**What needs to be done:** Report only the number of lines in this material that include the string "down".

**Available data:**

** Begin **

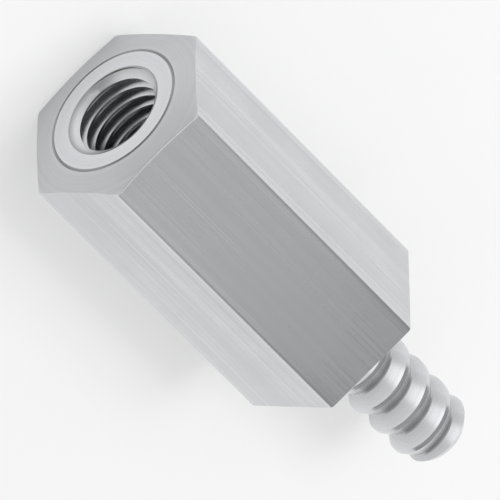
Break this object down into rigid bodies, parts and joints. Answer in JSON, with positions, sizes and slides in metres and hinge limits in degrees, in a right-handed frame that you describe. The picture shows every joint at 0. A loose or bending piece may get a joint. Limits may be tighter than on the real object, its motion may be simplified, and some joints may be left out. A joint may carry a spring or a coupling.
{
  "type": "hex standoff",
  "caption": "Hexagonal standoff with a tapped blind hole in one end and a threaded stud on the other, for holding a board or panel off its base.",
  "frame": {"origin": "centre of the shoulder that the stud stands on, on the axis of the hexagon", "axes": "+X along the axis, out of the stud's tip; +Z out of the upper flat; the part lies on the flat that faces -Z"},
  "size_m": [0.019, 0.0074, 0.0064],
  "materials": {
    "machined_metal": "fine machined, bright"
  },
  "bodies": {
    "root": {"standoff": "machined_metal"}
  },
  "joints": []
}
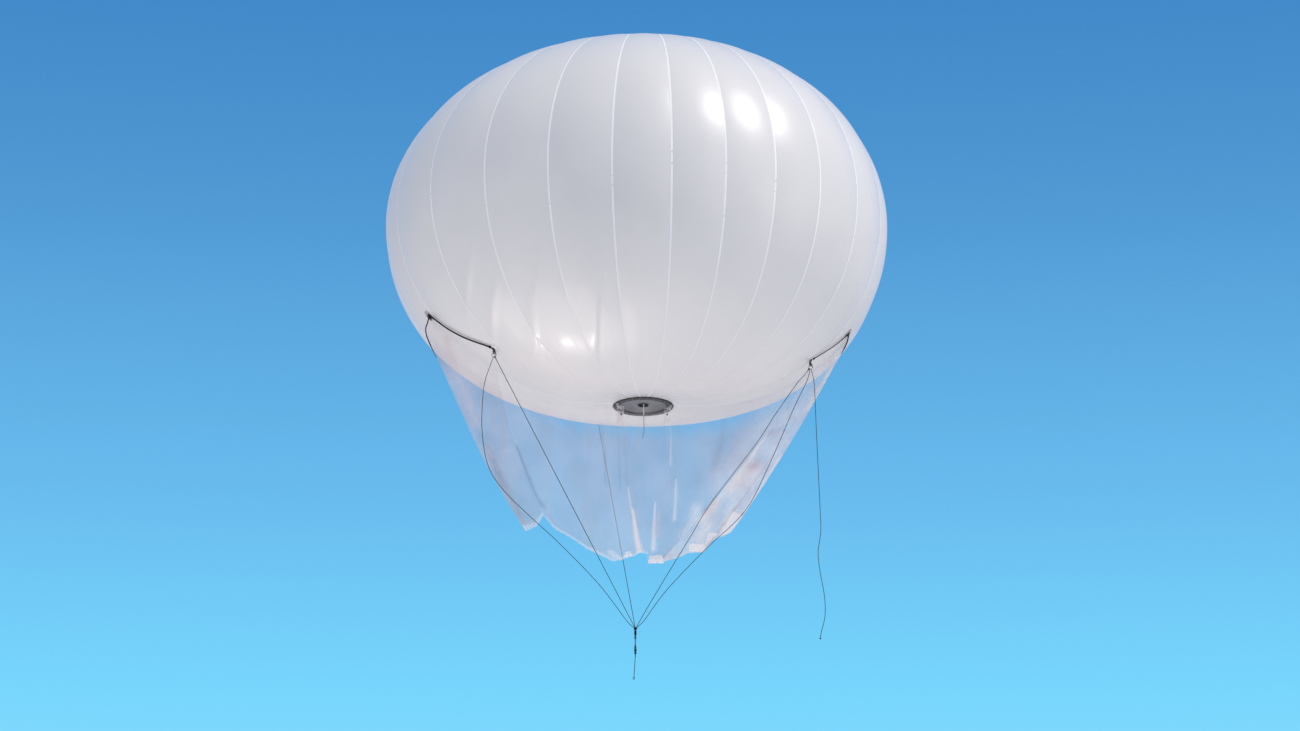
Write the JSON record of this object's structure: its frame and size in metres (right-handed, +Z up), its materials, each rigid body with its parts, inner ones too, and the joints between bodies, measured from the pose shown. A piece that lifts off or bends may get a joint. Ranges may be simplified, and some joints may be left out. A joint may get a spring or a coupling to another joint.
{
  "type": "tethered gas balloon with a drag sail",
  "caption": "Flattened white gas balloon of sewn gores, with a clear film drag sail, bridle lines gathered at a swivel and a short tether end.",
  "frame": {"origin": "middle of the envelope, where its lift acts and where the air holds it up", "axes": "+Z up towards the crown, -Y towards the front, +X to the right as seen from the front"},
  "size_m": [4.9966, 5.0086, 6.4221],
  "materials": {
    "envelope_film": "satin white laminated film",
    "clear_film": "clear glossy film",
    "base_black_plastic": "matt",
    "base_grey_plastic": "matt",
    "white_plastic": "smooth",
    "grey_patch": "coated",
    "black_cord": "braided",
    "grey_cord": "braided",
    "strap_webbing": "woven",
    "ring_steel": "polished",
    "dark_steel": "blackened"
  },
  "bodies": {
    "envelope": {"base_dish": "base_grey_plastic", "base_ring": "base_black_plastic", "bridle_knot": "black_cord", "clip_left": "white_plastic", "clip_right": "white_plastic", "crown_disc": "envelope_film", "fill_tube": "white_plastic", "gore_01": "envelope_film", "gore_02": "envelope_film", "gore_03": "envelope_film", "gore_04": "envelope_film", "gore_05": "envelope_film", "gore_06": "envelope_film", "gore_07": "envelope_film", "gore_08": "envelope_film", "gore_09": "envelope_film", "gore_10": "envelope_film", "gore_11": "envelope_film", "gore_12": "envelope_film", "gore_13": "envelope_film", "gore_14": "envelope_film", "gore_15": "envelope_film", "gore_16": "envelope_film", "gore_17": "envelope_film", "gore_18": "envelope_film", "gore_19": "envelope_film", "gore_20": "envelope_film", "gore_21": "envelope_film", "gore_22": "envelope_film", "gore_23": "envelope_film", "gore_24": "envelope_film", "left_hanger": "dark_steel", "left_link_cord": "black_cord", "left_load_patch": "grey_patch", "left_ring": "ring_steel", "left_ring_patch": "grey_patch", "left_slack_line": "black_cord", "left_taut_line": "black_cord", "port_cup": "base_black_plastic", "rear_line": "black_cord", "rear_load_patch": "grey_patch", "right_hanger": "dark_steel", "right_inner_line": "black_cord", "right_link_cord": "black_cord", "right_load_patch": "grey_patch", "right_outer_line": "black_cord", "right_ring": "ring_steel", "right_ring_patch": "grey_patch", "sail_main": "clear_film", "sail_side_left": "clear_film", "sail_side_right": "clear_film", "spare_knot": "black_cord", "spare_line": "black_cord", "swivel_body": "dark_steel", "valve_cord": "grey_cord"},
    "tether_end": {"swivel_pin": "ring_steel", "swivel_eye": "dark_steel", "link_strap": "strap_webbing", "snap_hook": "dark_steel", "tether_leader": "black_cord"}
  },
  "joints": [
    {"name": "tether_swivel", "type": "hinge", "parent": "envelope", "child": "tether_end", "pos_m": [-0.075, 0, -4.1033], "axis": [0, 0, 1], "continuous": true}
  ]
}
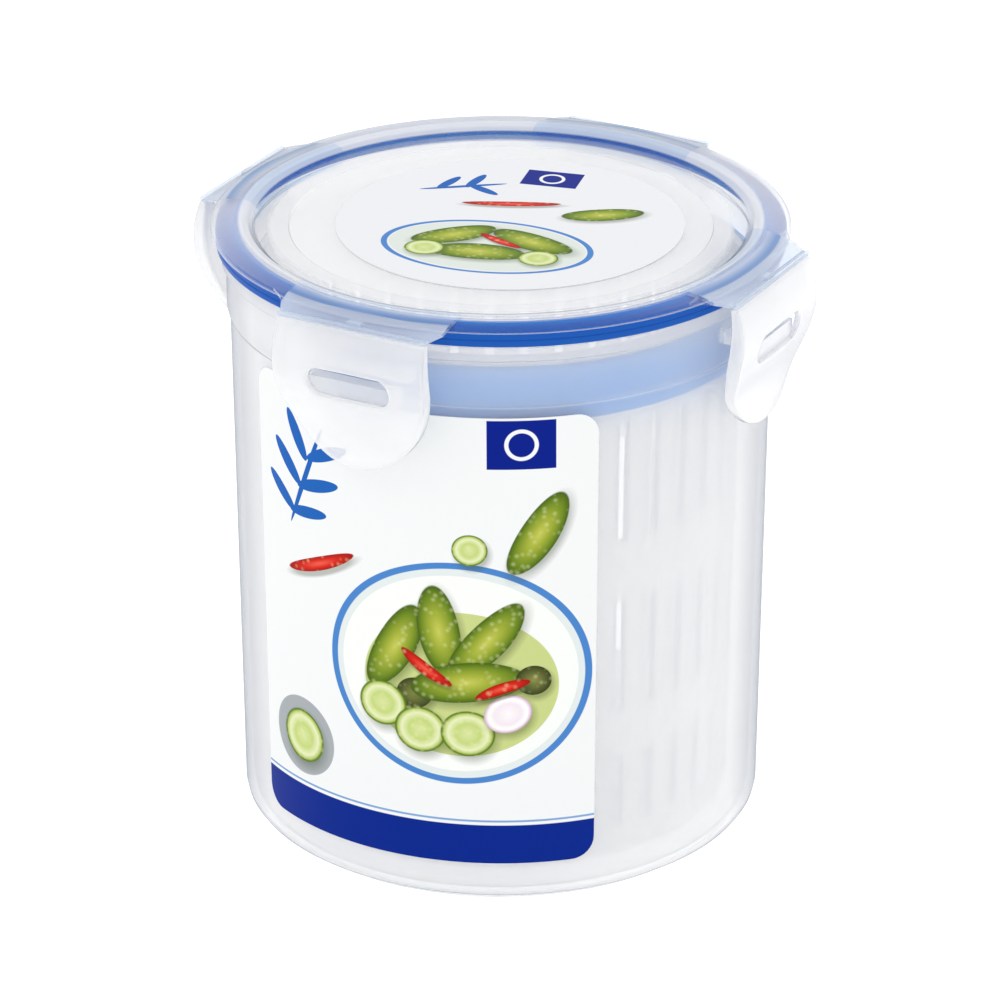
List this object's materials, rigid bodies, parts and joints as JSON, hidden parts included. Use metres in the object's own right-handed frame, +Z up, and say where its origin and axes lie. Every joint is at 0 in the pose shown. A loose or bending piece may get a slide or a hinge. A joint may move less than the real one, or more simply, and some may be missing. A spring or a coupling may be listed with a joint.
{
  "type": "clip-lid food keeper with lift-out strainer",
  "caption": "Round translucent keeper with a gasketed clip lid and a slotted lift-out strainer basket on a fold-down bail handle.",
  "frame": {"origin": "middle of the foot, on the surface it stands on", "axes": "+Z up along the cup's axis, -Y towards the front latch, +X towards the right latch"},
  "size_m": [0.1102, 0.1102, 0.1131],
  "materials": {
    "clear_body": "translucent gloss",
    "clear_lid": "translucent gloss",
    "seal": "satin silicone",
    "frosted_basket": "frosted",
    "blue_handle": "gloss",
    "wrap_label": "satin paper",
    "round_label": "satin paper"
  },
  "bodies": {
    "container": {"container": "clear_body", "body_label": "wrap_label"},
    "lid": {"lid": "clear_lid", "gasket": "seal", "lid_label": "round_label"},
    "latch_front": {"latch_front": "clear_lid"},
    "latch_right": {"latch_right": "clear_lid"},
    "latch_back": {"latch_back": "clear_lid"},
    "latch_left": {"latch_left": "clear_lid"},
    "strainer": {"strainer": "frosted_basket"},
    "handle": {"handle": "blue_handle"}
  },
  "joints": [
    {"name": "lid_lift", "type": "slide", "parent": "container", "child": "lid", "axis": [0, 0, 1], "range_m": [0, 0.2]},
    {"name": "strainer_lift", "type": "slide", "parent": "container", "child": "strainer", "axis": [0, 0, 1], "range_m": [0, 0.11]},
    {"name": "handle_swing", "type": "hinge", "parent": "strainer", "child": "handle", "pos_m": [0, 0, 0.0981], "axis": [-0.0785, -0.9969, 0], "range_deg": [0, 90]},
    {"name": "latch_front_hinge", "type": "hinge", "parent": "lid", "child": "latch_front", "pos_m": [0, -0.053, 0.111], "axis": [-1, 0, 0], "range_deg": [-4.5, 165]},
    {"name": "latch_right_hinge", "type": "hinge", "parent": "lid", "child": "latch_right", "pos_m": [0.053, 0, 0.111], "axis": [0, -1, 0], "range_deg": [-4.5, 165]},
    {"name": "latch_back_hinge", "type": "hinge", "parent": "lid", "child": "latch_back", "pos_m": [0, 0.053, 0.111], "axis": [1, 0, 0], "range_deg": [-4.5, 165]},
    {"name": "latch_left_hinge", "type": "hinge", "parent": "lid", "child": "latch_left", "pos_m": [-0.053, 0, 0.111], "axis": [0, 1, 0], "range_deg": [-4.5, 165]}
  ],
  "couplings": [
    {"joint": "strainer_lift", "follows": "lid_lift", "ratio": 0.55},
    {"joint": "handle_swing", "follows": "lid_lift", "rad_per_m": 7.8539}
  ]
}
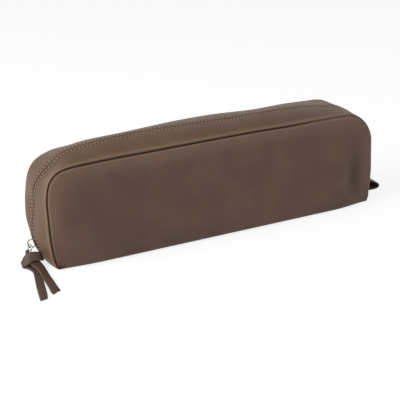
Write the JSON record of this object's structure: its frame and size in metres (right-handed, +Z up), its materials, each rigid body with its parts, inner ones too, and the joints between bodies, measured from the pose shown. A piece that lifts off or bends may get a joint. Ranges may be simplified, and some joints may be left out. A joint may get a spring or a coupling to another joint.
{
  "type": "zipped pencil case",
  "caption": "Long rounded leather pencil case with a domed gusset, a concealed zip round the ends and top, a hitched leather puller and a folded end tab.",
  "frame": {"origin": "on the ground under the middle of the bottom panel, without the puller and the end tab", "axes": "+X along the case towards the end tab, -Y out of the front face, +Z up"},
  "size_m": [0.2405, 0.0739, 0.0667],
  "materials": {
    "hide": "full-grain calf, semi-matt, dark brown",
    "strap_leather": "full-grain thong, semi-matt, dark brown",
    "board": "bonded leather board",
    "lining": "cotton twill",
    "tape": "woven polyester tape",
    "coil": "nylon coil",
    "nickel": "bright nickel plate on zinc"
  },
  "bodies": {
    "base": {"rear_panel": "hide", "bottom_panel": "hide", "rear_gusset": "hide", "zip_end_patch": "hide", "end_tab": "hide", "rear_board": "board", "bottom_board": "board", "rear_lining": "lining", "bottom_lining": "lining", "rear_gusset_lining": "lining", "rear_zip_tape": "tape", "rear_zip_coil": "coil", "front_top_stop": "nickel", "rear_top_stop": "nickel", "bottom_stop": "nickel"},
    "front_half": {"front_panel": "hide", "front_board": "board", "front_lining": "lining", "front_gusset": "hide", "front_gusset_lining": "lining", "front_zip_tape": "tape", "front_zip_coil": "coil"},
    "slider": {"slider_body": "nickel"},
    "bail": {"pull_bail": "nickel"},
    "puller": {"leather_strap": "strap_leather"}
  },
  "joints": [
    {"name": "mouth_open", "type": "hinge", "parent": "base", "child": "front_half", "pos_m": [0, -0.0208, 0.003], "axis": [1, 0, 0], "range_deg": [0, 25], "deforming": ["front_zip_tape", "front_zip_coil"]},
    {"name": "slider_travel", "type": "hinge", "parent": "base", "child": "slider", "pos_m": [-0.0519, 0, 0.01915], "axis": [0, 1, 0], "range_deg": [0, 25], "deforming": ["front_zip_tape", "rear_zip_tape", "front_zip_coil", "rear_zip_coil"]},
    {"name": "bail_swing", "type": "hinge", "parent": "slider", "child": "bail", "pos_m": [-0.11188, 0, 0.00893], "axis": [0, 1, 0], "range_deg": [0, 80]},
    {"name": "puller_swing", "type": "hinge", "parent": "bail", "child": "puller", "pos_m": [-0.11383, 0, 0.00476], "axis": [0, 1, 0], "range_deg": [0, 60]}
  ]
}
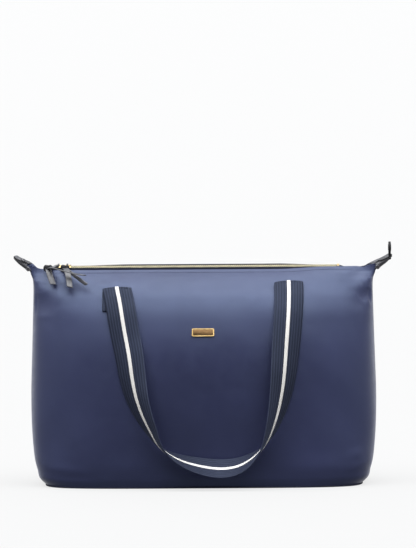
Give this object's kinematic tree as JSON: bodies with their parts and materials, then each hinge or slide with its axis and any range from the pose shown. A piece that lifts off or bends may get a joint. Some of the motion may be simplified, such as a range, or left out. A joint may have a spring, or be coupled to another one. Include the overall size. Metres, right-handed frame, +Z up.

** End **

**Written answer:** 2